My true response is a snort, and a pointing finger at Parsha Pinchas, specifically the Daughters of Tzelafchad.  A census is taken, counting only the men, and the daughters of Tzelafchad, who didn’t join Korach’s rebellion, stand before the tent, and petition Moses (and subsequently, G-d), to allow them to inherit their father’s portion, rather than divvy it up among their clan and tribe.  The law of inheritance is modified, by G-d, to allow women to inherit their father’s land if he has no sons.

I always love this parsha for two reasons:  Divine law is mutable, and divine justice is available to anyone, even in our own sometimes male-dominated tradition.

There is a chassidic tradition that each generation of Jews relives (I found this here) a measure of the Israelite time in the wilderness on the way to inheriting the land. The daughters of Tzelafchad make their plea in Moab, right after Balak retains Bilaam to curse Israel, right before they come into the land. Accordingly, they believe this will be one of the last stages on the way to messianic redemption…is the explosion of female rabbis in all denominations, and the increasing presence of learned women in Orthodox Judaism a messianic portent?

This is a hiking website, so we’re not going to delve into that here.  It’s just fascinating to me, personally.

Instead, I’d like to focus on a recent obituary (long in coming) that appeared in the New York times about the pioneering early thru hiker of the Appalachian Trail, Emma Gatewood.  This was a woman that survived abuse, and humbly but firmly staked her claim on the Appalachian Trail, just as the daughters of Tzelafchad did.  The shame of it is, many of us knew of Gatewood first as the veteran voice, channeled to disapprove of overly geared thru-hikers.  What we find out is that like the daughters in Parsha Pinchas, Gatewood emerged from out from under an androcentric 1950s world to assert her role; and it’s still shaping perceptions of the Appalachian Trail to this day.

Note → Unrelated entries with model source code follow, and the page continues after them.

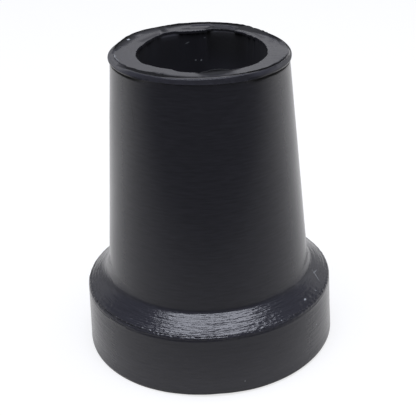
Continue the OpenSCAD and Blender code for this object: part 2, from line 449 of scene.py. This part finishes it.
def revolve(path, columns):
    """Closed surface x = r cos(theta), y = r sin(theta), z = z. Rings with fewer columns keep every
    n-th point; neighbouring rings join with four-cornered faces, or, where the number of columns
    changes, with faces that take n fine edges and one coarse edge. A point on the axis closes each
    end."""
    surface = np.stack([path[:, 0] * np.cos(theta), path[:, 0] * np.sin(theta), path[:, 1]], axis=2)
    points = thin(surface, columns)
    first = np.concatenate([[0], np.cumsum(columns)])
    sizes, loops = [], []
    for i, (a, b) in enumerate(zip(columns[:-1], columns[1:])):
        j = np.arange(min(a, b))
        above = [first[i] + (j * (a // len(j)) + s) % a for s in range(a // len(j) + 1)]
        below = [first[i + 1] + (j * (b // len(j)) + s) % b for s in range(b // len(j) + 1)]
        face = above + below[::-1]
        loops.append(np.stack(face, axis=1).ravel())
        sizes.append(np.full(len(j), len(face)))
    for ring, pole, way in ((0, len(points), -1), (len(columns) - 1, len(points) + 1, 1)):
        j = np.arange(columns[ring])
        edge = [first[ring] + j, first[ring] + (j + 1) % len(j)][::way]
        loops.append(np.stack([np.full(len(j), pole), *edge], axis=1).ravel())
        sizes.append(np.full(len(j), 3))
    points = np.concatenate([points, [[0, 0, path[0, 1].mean()], [0, 0, path[-1, 1].mean()]]])
    return points, np.concatenate(loops), np.concatenate(sizes)


points, loops, sizes = revolve(path, columns)
tip_mesh = bpy.data.meshes.new("cane_tip")
tip_mesh.vertices.add(len(points))
tip_mesh.vertices.foreach_set("co", (points / 1000).ravel())
tip_mesh.loops.add(len(loops))
tip_mesh.loops.foreach_set("vertex_index", loops)
tip_mesh.polygons.add(len(sizes))
tip_mesh.polygons.foreach_set("loop_start", np.cumsum(sizes) - sizes)
tip_mesh.polygons.foreach_set("loop_total", sizes)
tip_mesh.polygons.foreach_set("use_smooth", np.ones(len(sizes), bool))
tip_mesh.update(calc_edges=True)
tip_mesh.validate()
for name, grid in (("torn_and_shade", torn_and_shade), ("turned", turned), ("inside", inside), ("cut", cut)):
    values = np.append(thin(grid, columns), [grid[0, 0], grid[-1, 0]])
    tip_mesh.attributes.new(name, "FLOAT", "POINT").data.foreach_set("value", values)

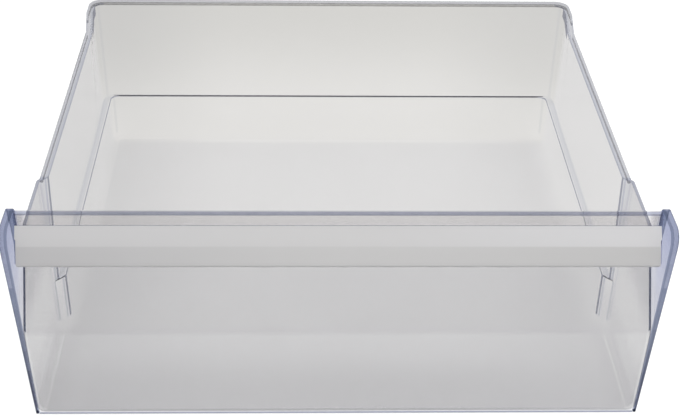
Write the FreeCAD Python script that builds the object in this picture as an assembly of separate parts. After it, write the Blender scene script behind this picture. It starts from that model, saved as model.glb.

One thing I’ve observed since the 1990s, from the Appalachian trail to the Alaskan backcountry, women are starting to take up their wilderness inheritance as well.  There are setbacks.  Geraldine Largay’s wrong turn, the double homicide of Julie Williams and Lollie Winans (still unsolved), or the murder of Rebecca Wight, to name a few.  These things easily happen to men as well, but there is often an undercurrent of sexualized violence against women when it occurs, and a greater sense of urgency to lost female hikers.

Today, at least 25% of thru hikers on the Appalachian Trail are women.  I didn’t research statistics for the Continental Divide Trail or Pacific Crest Trail, but based off video diaries and travel blogs, my sense is they’re on the rise on those trails as well.

Emma Gatewood slept under a shower curtain.  Women are breaking thru-hike speed records.  I’m seeing groups of women on trails.

In the Jewish world, just as we’re seeing spaces for women opening in scholarly pursuits, just as we’re seeing female infantry units in Israel, we also need to ensure we’re creating the space for frum Jewish women in the woods.  We face challenges (some of which we talk about in our book, The Kosher Backpacker), but they can be overcome.

We must strive to add Jewish women’s voices to our American wilderness inheritance.